Ich verstehe das so:
diese Injektionen finden ja lokal im Applikationsserver bzw. innerhalb des Beans "DataReader" statt, ich könnte doch eigentlich die Instantiierung von jeweils DataStoreRemote, DataStoreLocal und DataStore auch per new() implementieren?

Vielen Dank für Eure Hilfestellungen.

Viele Grüße aus Rheinland,

Eure Ratna


----------



## number8 (6. Mai 2014)

Mmh. Naja, also wenn man die Beans mit new instanziiert, dann sind die eben auch nicht vom Container verwaltet was u.a. auch zB fehlende Transaktionskontrolle bedeutet.


----------



## Hootch (23. Mai 2014)

Eine @Annotation ist eine Auszeichnung für ein vereinbartes Verhalten oder Zustand, d.h. @Stateless oder @EJB unterliegt bestimmten Regeln. Der Server erzeugt das "new" damit er diese Vereinbarung auch halten kann.

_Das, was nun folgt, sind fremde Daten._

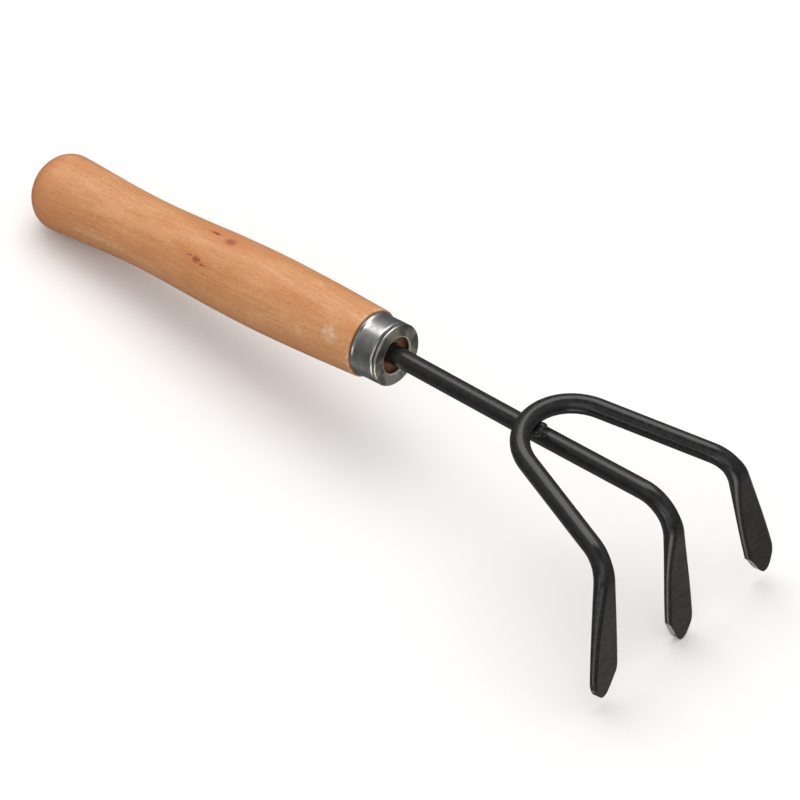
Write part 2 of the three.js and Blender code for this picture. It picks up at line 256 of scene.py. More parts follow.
def fan_faces(base, sides, middle):
    """Triangles that close the ring starting at vertex base with the vertex middle."""
    return [(base + j, base + (j + 1) % sides, middle) for j in range(sides)]


def lathe(name, profile, centre_line=None):
    """Turns (x, radius) pairs about the tool's x axis. A radius of 0 at an end closes it with a fan.
    centre_line gives the height of a ring's centre above the axis, for a hole bored askew."""
    lifts = [centre_line(index, x) if centre_line else 0.0 for index, (x, _) in enumerate(profile)]
    rings = [(x, radius, lift) for (x, radius), lift in zip(profile, lifts) if radius > 0]
    points = []
    for x, radius, lift in rings:
        for angle in np.linspace(0, 2 * math.pi, LATHE_SIDES, endpoint=False):
            points.append((x, -radius * math.sin(angle), radius * math.cos(angle) + lift))
    closed = profile[0][1] > 0 and profile[-1][1] > 0
    faces = ring_faces(len(rings), LATHE_SIDES, closed)
    for end, base in ((0, 0), (-1, (len(rings) - 1) * LATHE_SIDES)):
        x, radius = profile[end]
        if radius == 0:
            faces += fan_faces(base, LATHE_SIDES, len(points))
            points.append((x, 0.0, lifts[end]))
    return mesh_object(name, points, faces)


def arc(centre, radius, start, end, steps):
    """Points (x, radius) on an arc; angles in degrees from the +x direction."""
    turn = np.radians(np.linspace(start, end, steps + 1))
    return [(centre[0] + radius * math.cos(t), centre[1] + radius * math.sin(t)) for t in turn]


def sharpen(piece, angle):
    """Shades the edges steeper than the angle as hard edges."""
    piece.data.set_sharp_from_angle(angle=math.radians(angle))


def apply_modifiers(piece):
    """Replaces the mesh by the one its modifiers make."""
    bpy.context.view_layer.update()
    graph = bpy.context.evaluated_depsgraph_get()
    made = bpy.data.meshes.new_from_object(piece.evaluated_get(graph))
    piece.modifiers.clear()
    piece.data = made


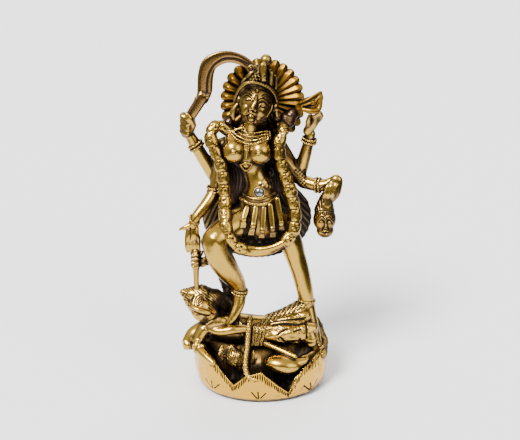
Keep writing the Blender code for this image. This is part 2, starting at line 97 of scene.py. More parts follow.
def boulder_top(x, y, share):
    """Height of the boulder's top at a place whose distance from the middle is a share of the outline's."""
    crest = np.interp(x, RIM_X, RIM_Z)
    mound = 34 - 8 * rise(y, 8, 43) - 3 * rise(np.abs(x), 38, 49)
    bank = crest + (mound - crest) * rise(1 - share, 0.25, 0.6)
    ground = mound + (bank - mound) * rise(-y, 4, 12)
    lip = 1.2 * np.exp(-(((1 - share) - 0.045) / 0.03) ** 2) * rise(-y, 6, 14)
    floor = 6.0 + 1.5 * np.sin(x * 0.5) * np.sin(y * 0.6)
    return ground + lip + (floor - ground) * np.clip(hollow_share(x, y, share), 0, 1)


def ripples(points, size, seed, waves=6):
    """Smooth unevenness of about -1 to 1: the sum of plane waves of about one length in mixed directions."""
    rng = np.random.default_rng(seed)
    total = np.zeros(len(points))
    for _ in range(waves):
        direction = rng.normal(size=3)
        direction *= 2 * math.pi / (size * rng.uniform(0.7, 1.4) * np.linalg.norm(direction))
        total += np.sin(points @ direction + rng.uniform(0, 2 * math.pi))
    return total / 3.2


def shell(points, rings, sides):
    """A closed shell: rings of points, quads between them and one face over each end."""
    r, s = np.meshgrid(np.arange(rings - 1) * sides, np.arange(sides), indexing="ij")
    after = (s + 1) % sides
    quads = np.stack([r + s, r + after, r + sides + after, r + sides + s], -1).reshape(-1, 4)
    ends = [list(range(sides))[::-1], list(range((rings - 1) * sides, rings * sides))]
    return np.asarray(points, float), quads.tolist() + ends


def mesh_of(name, shells):
    """One mesh of several shells, in millimetres."""
    faces, points, count = [], [], 0
    for more_points, more_faces in shells:
        points.append(more_points)
        faces += [[index + count for index in face] for face in more_faces]
        count += len(more_points)
    mesh = bpy.data.meshes.new(name)
    mesh.from_pydata(np.concatenate(points).tolist(), [], faces)
    return mesh


def read_points(mesh):
    points = np.empty(len(mesh.vertices) * 3)
    mesh.vertices.foreach_get("co", points)
    return points.reshape(-1, 3)


def read_normals(mesh):
    normals = np.empty(len(mesh.vertices) * 3)
    mesh.vertex_normals.foreach_get("vector", normals)
    return normals.reshape(-1, 3)


def write_points(mesh, points):
    mesh.vertices.foreach_set("co", np.ascontiguousarray(points, np.float32).ravel())
    mesh.update()


def neighbour_mean(mesh, points, rounds):
    """Every point moved, so many times over, to the mean of its neighbours along the edges."""
    ends = np.empty(len(mesh.edges) * 2, np.int64)
    mesh.edges.foreach_get("vertices", ends)
    a, b = ends.reshape(-1, 2).T
    count = len(points)
    share = np.bincount(a, minlength=count) + np.bincount(b, minlength=count)
    for _ in range(rounds):
        sums = [np.bincount(a, column[b], count) + np.bincount(b, column[a], count) for column in points.T]
        points = np.stack(sums, -1) / np.maximum(share, 1)[:, None]
    return points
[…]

Man nutzt hier das IoC (Inverse of Control) / Dependency Injection. Mit einem eigenen "new" erzeugt man nur die Instanz eines Objektes. Im einfachsten Fall ist das nur ein POJO.

In Testklassen kann man mit new ObjektXY() die Algo's testen die unabhängig von Dritt-Diensten lauffähig sind (Datenbank, Services, JMS etc.)

Das vereinfacht Tests und den Integrationsaufwand.


----------